** start of Data section **

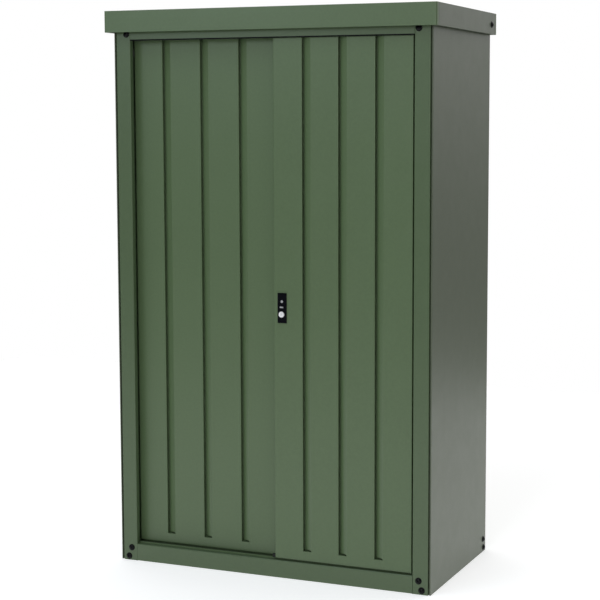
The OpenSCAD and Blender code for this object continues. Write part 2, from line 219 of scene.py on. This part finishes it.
def dress_frame():
    """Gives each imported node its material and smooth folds, with its sharper edges kept sharp."""
    looks = {s["node"]: s["material_slot"] for s in frame["record"]["subparts"]}
    looks.update(OWN_LOOK)
    for name, obj in frame["nodes"].items():
        obj.data.materials.clear()
        obj.data.materials.append(MATERIALS[looks[name]])
        for polygon in obj.data.polygons:
            polygon.use_smooth = True
        obj.data.set_sharp_from_angle(angle=FOLD_ANGLE)


# ---- bolt heads and screws ----
def lathed(name, profile, material, steps=32):
    """A turned piece about +Z: its profile is (radius, height), from the middle of the base to the top's."""
    mesh = bpy.data.meshes.new(name)
    bm = bmesh.new()
    rings = []
    for radius, height in profile:
        if radius == 0:
            rings.append([bm.verts.new((0, 0, height))])
        else:
            rings.append([
                bm.verts.new((radius * math.cos(a), radius * math.sin(a), height))
                for a in (2 * math.pi * k / steps for k in range(steps))
            ])
    for low, high in zip(rings, rings[1:]):
        for k in range(steps):
            n = (k + 1) % steps
            if len(high) == 1:
                bm.faces.new((low[k], low[n], high[0]))
            elif len(low) == 1:
                bm.faces.new((low[0], high[n], high[k]))
            else:
                bm.faces.new((low[k], low[n], high[n], high[k]))
    for face in bm.faces:
        face.smooth = True
    bm.to_mesh(mesh)
    bm.free()
    mesh.set_sharp_from_angle(angle=math.radians(40))
    mesh.materials.append(material)
    return mesh


def millimetres(profile):
    return [(radius * MM, height * MM) for radius, height in profile]


# A flange, a dome that closes towards the middle and a round recess in it
BOLT_DOME = [
    (7.6 * math.cos(math.radians(a)), 1.2 + 3.8 * math.sin(math.radians(a))) for a in range(0, 68, 12)
]
BOLT_PROFILE = millimetres(
    [(0, 0), (9.4, 0), (9.4, 0.9), (8.2, 1.2)] + BOLT_DOME + [(2.6, 4.9), (2.4, 2.6), (0, 2.4)]
)
SCREW_PROFILE = millimetres([
    (0, 0), (5.5, 0), (5.5, 0.6), (3.9, 0.9), (3.7, 3.4), (3.0, 3.9), (1.2, 3.9), (1.0, 3.0), (0, 3.0)
])

# The turn that stands a head, made along +Z, on each side of the shed
AXES = {
    "front": Matrix.Rotation(math.pi / 2, 4, "X"),
    "back": Matrix.Rotation(-math.pi / 2, 4, "X"),
    "left": Matrix.Rotation(-math.pi / 2, 4, "Y"),
    "right": Matrix.Rotation(math.pi / 2, 4, "Y"),
}


def fastener(name, mesh, place, side):
    obj = bpy.data.objects.new(name, mesh)
    bpy.context.scene.collection.objects.link(obj)
    obj.matrix_world = Matrix.Translation(place) @ AXES[side]
    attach(obj, "cabinet")


# Where a bolt's middle lies: (x, z) on the front and (y, z) on a side and on the cap's end. The left and
# the right are the same.
FRONT_BOLTS = {
    "top": (0.440, WALL_TOP - 0.005),
    "foot_high": (0.446, 0.038),
    "foot_low": (0.455, 0.012),
}
SIDE_BOLTS = {
    "high": (REAR_Y - 0.025, 0.038),
    "low": (REAR_Y - 0.021, 0.0125),
}
CAP_BOLT = (FRONT_Y + 0.456, WALL_TOP + 0.027)


def add_bolts():
    """Black domed bolt heads at the corners of the front, the sides and the cap."""
    bolt = lathed("bolt_head", BOLT_PROFILE, MATERIALS["bolt_black"])
    for side, sign in (("left", -1), ("right", 1)):
        for name, (x, z) in FRONT_BOLTS.items():
            fastener(f"bolt_front_{name}_{side}", bolt, (sign * x, FRONT_Y, z), "front")
        for name, (y, z) in SIDE_BOLTS.items():
            fastener(f"bolt_side_{name}_{side}", bolt, (sign * SIDE_X, y, z), side)
        fastener(f"bolt_cap_{side}", bolt, (sign * CAP_X, *CAP_BOLT), side)


def extruded(name, profile, length, material):
    """A strip with a constant section: the profile is (y, z) and runs along X."""
    mesh = bpy.data.meshes.new(name)
    bm = bmesh.new()
    ends = [[bm.verts.new((x, y, z)) for y, z in profile] for x in (0, length)]
    for k in range(len(profile)):
        n = (k + 1) % len(profile)
        bm.faces.new((ends[0][k], ends[0][n], ends[1][n], ends[1][k]))
    bm.faces.new(list(reversed(ends[0])))
    bm.faces.new(ends[1])
    bmesh.ops.recalc_face_normals(bm, faces=bm.faces)
    for face in bm.faces:
        face.smooth = True
    bm.to_mesh(mesh)
    bm.free()
    mesh.set_sharp_from_angle(angle=math.radians(50))
    mesh.materials.append(material)
    return mesh


# Size of the black strip that paints the shadow line under the header
EDGE_THICK, EDGE_TALL, EDGE_PROUD = 1.6 * MM, 3.6 * MM, 0.4 * MM


def add_header_shadow_strip():
    """A black strip with a round lower edge, under the header and above both doors: it paints the shadow
    line between the header and the doors.
    """
    low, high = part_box("front_header")
    radius = EDGE_THICK / 2
    round_edge = [
        (radius - radius * math.cos(math.radians(a)), radius - radius * math.sin(math.radians(a)))
        for a in range(0, 181, 20)
    ]
    profile = round_edge + [(EDGE_THICK, EDGE_TALL), (0, EDGE_TALL)]
    # The strip takes the bolts' near-black plastic, to paint the shadow line
    mesh = extruded("header_shadow_strip", profile, high.x - low.x, MATERIALS["bolt_black"])
    obj = bpy.data.objects.new("header_shadow_strip", mesh)
    bpy.context.scene.collection.objects.link(obj)
    obj.location = (low.x, low.y - EDGE_PROUD, low.z - EDGE_TALL)
    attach(obj, "cabinet")


SCREW_ROWS = 6
LOWEST_SCREW, HIGHEST_SCREW = 0.09, WALL_TOP - 0.08
EDGE_SCREW_X = SIDE_X - 0.015
JOINT_SCREW_X = 0.010


def add_screws():
    """Small screws down the edges and the middle joint of the back."""
    screw = lathed("screw_head", SCREW_PROFILE, MATERIALS["bolt_black"], 24)
    columns = {
        "left": -EDGE_SCREW_X, "right": EDGE_SCREW_X, "middle_a": -JOINT_SCREW_X, "middle_b": JOINT_SCREW_X
    }
    for k in range(SCREW_ROWS):
        z = LOWEST_SCREW + k * (HIGHEST_SCREW - LOWEST_SCREW) / (SCREW_ROWS - 1)
        for name, x in columns.items():
            fastener(f"screw_back_{name}_{k}", screw, (x, REAR_Y, z), "back")


# ---- studio ----
FLOOR_HALF = 3


def add_floor():
    """A pale matt floor that glows a little, so that it is white around the shed."""
    mesh = bpy.data.meshes.new("floor")
    corners = [(x * FLOOR_HALF, y * FLOOR_HALF, 0) for x, y in ((-1, -1), (1, -1), (1, 1), (-1, 1))]
    mesh.from_pydata(corners, [], [(0, 1, 2, 3)])
    floor = bpy.data.objects.new("floor", mesh)
    bpy.context.scene.collection.objects.link(floor)
    material = bpy.data.materials.new("pale_floor")
    material.use_nodes = True
    shader = material.node_tree.nodes["Principled BSDF"]
    shader.inputs["Base Color"].default_value = (0.76, 0.76, 0.76, 1)
    shader.inputs["Roughness"].default_value = 0.9
    shader.inputs["Specular IOR Level"].default_value = 0
    shader.inputs["Emission Color"].default_value = (1, 1, 1, 1)
    shader.inputs["Emission Strength"].default_value = 0.5
    mesh.materials.append(material)


def add_light(name, place, target, size, power, colour):
    data = bpy.data.lights.new(name, "AREA")
    data.shape = "RECTANGLE"
    data.size, data.size_y = size
    data.energy = power
    data.color = colour
    light = bpy.data.objects.new(name, data)
    bpy.context.scene.collection.objects.link(light)
    light.location = place
    light.rotation_euler = (Vector(target) - Vector(place)).to_track_quat("-Z", "Y").to_euler()


# Brightness of the world low down, in front, behind above the horizon, and what height adds to it
WORLD_BELOW, WORLD_FRONT, WORLD_BACK, WORLD_TOP = 0.20, 0.06, 0.90, 0.1


def add_world():
    """White all round for the eye. It lights the shed from behind and above, and dimly from the front."""
    world = bpy.data.worlds.new("studio")
    bpy.context.scene.world = world
    world.use_nodes = True
    tree = world.node_tree
    background = tree.nodes["Background"]
    background.inputs["Color"].default_value = (1, 1, 1, 1)

    def node(kind, **values):
        made = tree.nodes.new(kind)
        for name, value in values.items():
            setattr(made, name, value)
        return made

    def steps(out, low, high, first, last):
        made = node("ShaderNodeMapRange", interpolation_type="SMOOTHSTEP")
        tree.links.new(out, made.inputs["Value"])
        for name, value in zip(("From Min", "From Max", "To Min", "To Max"), (low, high, first, last)):
            made.inputs[name].default_value = value
        return made.outputs["Result"]

    split = node("ShaderNodeSeparateXYZ")
    tree.links.new(node("ShaderNodeTexCoord").outputs["Generated"], split.inputs[0])
    behind = steps(split.outputs["Y"], -0.1, 0.5, WORLD_FRONT, WORLD_BACK)
    above = steps(split.outputs["Z"], -0.08, 0.12, 0.0, 1.0)
    high = steps(split.outputs["Z"], 0.1, 0.8, WORLD_BELOW, WORLD_BELOW + WORLD_TOP)
    total = node("ShaderNodeMath", operation="MULTIPLY_ADD")
    for out, into in zip((behind, above, high), total.inputs):
        tree.links.new(out, into)
    seen = node("ShaderNodeMath", operation="MAXIMUM")
    tree.links.new(total.outputs[0], seen.inputs[0])
    tree.links.new(node("ShaderNodeLightPath").outputs["Is Camera Ray"], seen.inputs[1])
    tree.links.new(seen.outputs[0], background.inputs["Strength"])


WHITE, COOL = (1, 1, 1), (0.88, 0.97, 1.12)
LIGHTS = {
    # name: place, target, width and height, power, colour
    "key": ((0.45, -3.9, 2.2), (0, 0, 0.8), (0.9, 2.0), 31, WHITE),
    "top": ((-0.5, -1.9, 3.9), (0, -0.1, 0.8), (3.0, 1.4), 30, COOL),
    "strip": ((-2.1, -3.8, 2.5), (0, 0, 1.2), (1.4, 1.3), 18, COOL),
}


def add_lights():
    for name, values in LIGHTS.items():
        add_light(name, *values)


def add_camera():
    """A long lens to the right of the front, with a small shift that frames the shed."""
    place = (1.837, -4.124, 1.286)
    yaw, pitch, roll = 0.3857, -0.1049, 0.0005
    forward = Vector((-math.sin(yaw) * math.cos(pitch), math.cos(yaw) * math.cos(pitch), math.sin(pitch)))
    right = Vector((math.cos(yaw), math.sin(yaw), 0))
    up = right.cross(forward)
    turn = Matrix((right, up, -forward)).transposed().to_4x4() @ Matrix.Rotation(roll, 4, "Z")
    data = bpy.data.cameras.new("camera")
    data.sensor_width = 36
    data.lens = 93.37
    data.shift_x, data.shift_y = -0.092, -0.028
    data.clip_end = 60
    camera = bpy.data.objects.new("camera", data)
    bpy.context.scene.collection.objects.link(camera)
    camera.matrix_world = Matrix.Translation(place) @ turn
    bpy.context.scene.camera = camera


add_camera()
dress_frame()
add_bolts()
add_screws()
add_header_shadow_strip()
add_floor()
add_world()
add_lights()
bpy.context.scene.view_settings.view_transform = "Standard"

** end of Data section **

● **Task statement**: Set down verbatim only the lines between the start of the data above and the line with "obj.data.set_sharp_from_angle(angle=FOLD_ANGLE)", both boundaries included.

● **Solution for this task**:
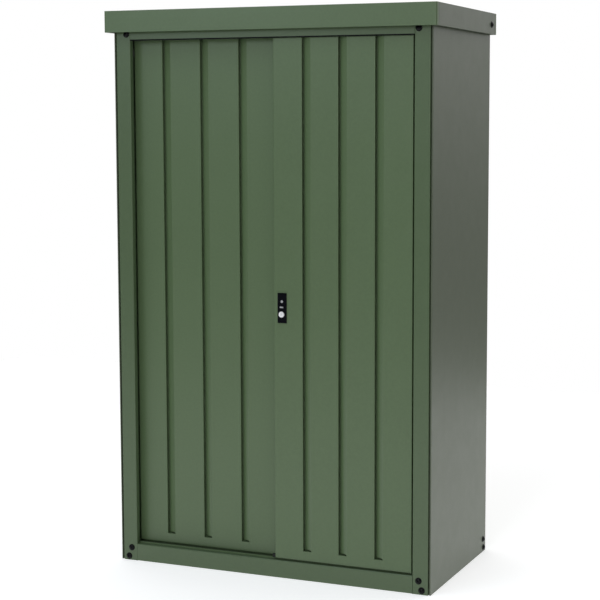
The OpenSCAD and Blender code for this object continues. Write part 2, from line 219 of scene.py on. This part finishes it.
def dress_frame():
    """Gives each imported node its material and smooth folds, with its sharper edges kept sharp."""
    looks = {s["node"]: s["material_slot"] for s in frame["record"]["subparts"]}
    looks.update(OWN_LOOK)
    for name, obj in frame["nodes"].items():
        obj.data.materials.clear()
        obj.data.materials.append(MATERIALS[looks[name]])
        for polygon in obj.data.polygons:
            polygon.use_smooth = True
        obj.data.set_sharp_from_angle(angle=FOLD_ANGLE)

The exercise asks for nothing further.